ACC Ltd reported lacklustre results for the September quarter. Consolidated net profit and revenue improved from the year earlier, thanks to premium products, but cement sales fell.
In a seasonally weak quarter, cement sales fell 2% year-on-year to 6.44 million tonnes. But realizations rose 3.9% from a year ago as the sale of premium products increased as a proportion of overall sales. Importantly, realizations fell more than 5% sequentially.
ACC, a pan-India focused cement producer, has higher exposure to the south and east regions. Cement prices have been in a correction mode across India especially after May. But the decline has been sharper in the south.
Operating margins in the third quarter were aided by lower cost of raw materials. Power and fuel costs as well as freight expenses remained high as the company is said to be sitting on some high-cost inventory.
However, from the next quarter onwards, cement producers including ACC are expected to see more benefits from easing prices of petroleum coke and coal.
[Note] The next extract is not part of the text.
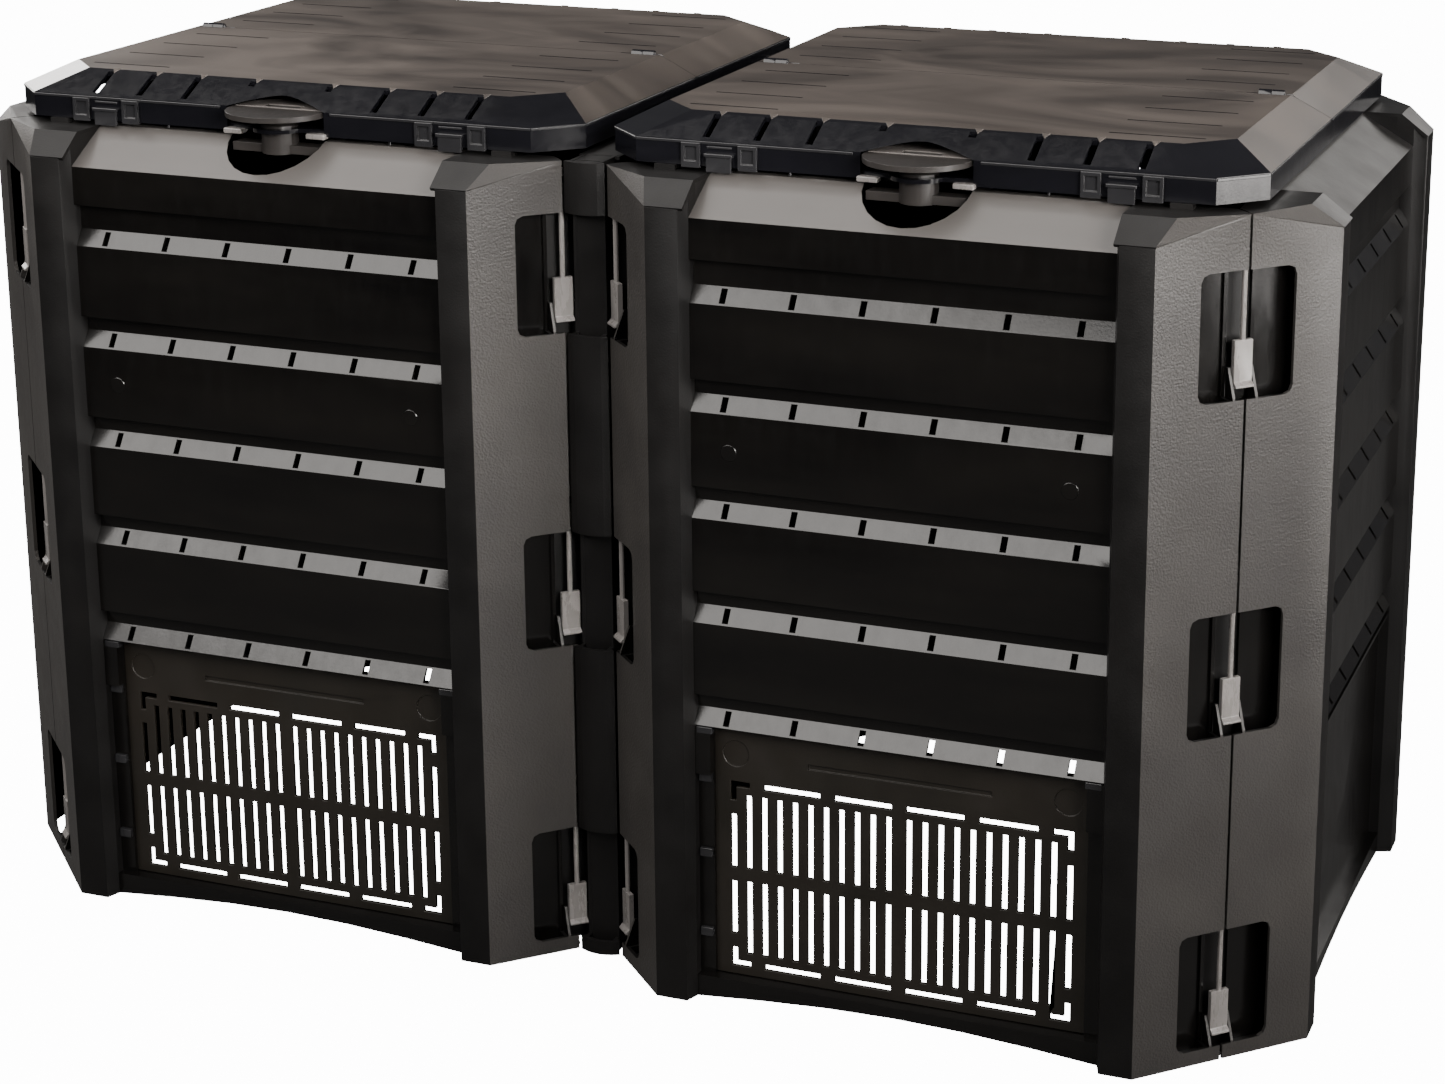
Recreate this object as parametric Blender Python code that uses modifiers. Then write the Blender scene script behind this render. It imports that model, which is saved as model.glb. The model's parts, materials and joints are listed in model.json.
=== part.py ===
"""Two-module garden composter: interlocking wall panels, corner connector pins, split lids with
turn knobs and lift-up emptying hatches. Metres, +Z up, front towards -Y, origin on the ground
under the middle of the divider wall."""

import math

import bmesh
import bpy
from mathutils import Matrix, Vector

# --- Driving dimensions ---------------------------------------------------------------------
HALF_MODULE = 0.3595        # module centre to the face of its posts
WING_CUT = 0.1305           # post face back to the corner that the wing cuts off
WALL = 0.0035               # thickness of every moulded skin
FIT_GAP = 0.0003            # between pieces that lie against each other
SEAM_GAP = 0.001            # from a seam to the panel on either side of it

POST_WIDTH = 0.031          # flat face of a post
POST_CHAMFER = 0.005        # inner edge of a post, seen from the front
POST_STAND_OUT = 0.014      # post face in front of the louvre slats
PLATEAU_TOP = 0.777         # flat top of the panels, under the lid
CAP_RISE = 0.020            # from the outer edge of a post's cap up to the plateau
PLATEAU_SETBACK = 0.0265    # post face to the start of the plateau
LANDING_DEPTH = 0.0795      # post face to the inner edge of the plateau
CAP_OVERHANG = 0.0005
SKIN_STEP = 0.0002          # keeps the louvred skin out of the plane of the cap

SLAT_RECESS = 0.010         # how far the bands between the slats stand back
LEDGE_COUNT = 5
LEDGE_OVER_HATCH = 0.0178   # top of the hatch opening to the middle of the lowest ledge
LEDGE_UNDER_BAND = 0.032    # foot of the top band to the middle of the highest ledge
LEDGE_HEIGHT = 0.015
LIP_GAP = 0.015             # recessed band above each ledge
TOP_BAND_HEIGHT = 0.037
ROOF_DROP = 0.031           # plateau to the top of the top band
ROOF_DEPTH = 0.0535         # how far the front roof runs back from the slats
VENT_COUNT = 6
VENT_WIDTH = 0.006
VENT_PITCH = 0.065

LOW_SILL = 0.014
MIDDLE_SILL = 0.312
HIGH_SILL_DROP = 0.161      # plateau to the sill of the highest window
WINDOW_HEIGHT = 0.113
WINDOW_REACH = 0.047        # seam to the far side of a window
WINDOW_CORNER = 0.008
INNER_SKIN_DEPTH = 0.018    # outer face of a wing to the skin behind it
FLANGE_START = 0.012        # seam to the flange that stiffens a panel's edge

PIN_RADIUS = 0.0025
PIN_REACH = 0.040           # how far the rod runs up past its window
PIN_HANDLE_RISE = 0.010     # sill to the underside of the handle
HANDLE_WIDTH = 0.018
HANDLE_HEIGHT = 0.041
HANDLE_THICKNESS = 0.005
EYE_HEIGHT = 0.007
EYE_WALL = 0.0015
EYE_CLEARANCE = 0.0003
EYE_SETBACK = 0.0002        # keeps the eye off the skin in front of it
FIRST_EYE = 0.010           # window top to the eye of a front or back panel
SECOND_EYE = 0.026          # window top to the eye of a side panel or the divider
CHEEK_HEIGHT = 0.027
CHEEK_DEPTH = 0.013
CHEEK_WIDTH = 0.0025

HATCH_LOW = 0.022           # top of the bottom rail
HATCH_HIGH = 0.262          # top of the hatch opening
HATCH_LAP = 0.008           # how far the hatch runs up behind the lowest ledge
HATCH_SIDE_GAP = 0.005      # edge of the hatch to the edge of its recess
HATCH_THICKNESS = 0.004
HATCH_TRAVEL = 0.180
HATCH_SLACK = 0.0005        # front and back play of the hatch in its guides
ARCH_RISE = 0.011
GRILLE_PITCH = 0.0151
GRILLE_MULLION = 0.0195     # between the two middle slots
GRILLE_COLUMNS = 10         # on each side of the mullion, and one more in the frame
SLOT_WIDTH = 0.0055
SLOT_ROWS = ((0.044, 0.117), (0.130, 0.203))
FRAME_SLOT_LOW = 0.033
FRAME_SLOT_HIGH = 0.213
FRAME_BRIDGE = 0.014
FRAME_CORNER_ARM = 0.016
GRIP_LENGTH = 0.175
GRIP_HEIGHT = 0.005
GRIP_DEPTH = 0.002
GRIP_LEVEL = 0.240
BOSS_RADIUS = 0.013
BOSS_DEPTH = 0.0012
BOSS_OFFSET = 0.158
BOSS_LEVEL = 0.243

LID_SIDE_SETBACK = 0.0585   # face of a side panel's posts to the lid's rim
LID_FRONT_SETBACK = 0.0635  # face of a front panel's posts to the lid's rim
LID_CORNER = 0.0375
LID_LIFT = 0.005            # plateau to the foot of the rim
LID_RIM_HEIGHT = 0.023
LID_BEVEL_RISE = 0.0195
LID_BEVEL = 0.038
LID_WALL = 0.004
LID_SEAM_GAP = 0.0005       # hinge line to the edge of each flap
LID_OPEN_SLOTS = 4          # rain slots at each end of a flap
LID_SLOT_LENGTH = 0.085
LID_SLOT_WIDTH = 0.003
LID_SLOT_PITCH = 0.0617
LID_SLOT_FIRST = 0.046      # hinge line to the nearest rain slot
LID_SLOT_END = 0.238        # module centre line to the outer ends of the rain slots
BEVEL_SLOT_WIDTH = 0.007
BEVEL_SLOT_PLACES = (0.101, 0.150, 0.198)
SHORT_SLOT_PLACE = 0.041    # the short slot above the knob's opening
HINGE_PIN_RADIUS = 0.002
HINGE_BARREL_RADIUS = 0.004
HINGE_OFFSET = 0.245
HINGE_KNUCKLE = 0.012
HINGE_PLAY = 0.0003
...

“Input costs of raw materials were lower year-on-year supported by supply chain efficiency. Fixed costs as well as selling, general and administrative expenses (SG&A) continued to be lower on year-on-year basis," said ACC in a statement.
Also, since the company has a comparatively higher share of railways in its transportation mix, it could see additional savings from the recent busy season surcharge waiver by Indian Railways for transportation of cement.
For investors in this sector, there isn’t much to look forward to, unless demand revives significantly. Given the low capacity utilization levels, meaningful demand recovery is a tall task in the near term. Thus, prices are likely to remain subdued, keeping realizations growth muted. And the market does acknowledge that.
From its 52-week high of ₹1,769.05 in May this year, the ACC stock has given up nearly 15% in value. The stock closed at ₹1,498.05 on the National Stock Exchange on Tuesday.
On the valuation front, the ACC stock trades at a one-year forward EV/Ebitda of 9.25 times. EV stands for enterprise value. Ebitda is earnings before interest, tax, depreciation and amortization. It trades at a discount to peers such as UltraTech Cement Ltd and Shree Cement Ltd, who also have a pan-India presence.
Analysts attribute this gap in valuations to ACC’s capacity constraints. In its statement, the company said it is implementing projects that will add capacity in the markets of Uttar Pradesh, Madhya Pradesh, Bihar, Jharkhand and West Bengal.
However, analysts say this would only help ACC in the long term as the key triggers of an improvement in demand as well as prices remain currently.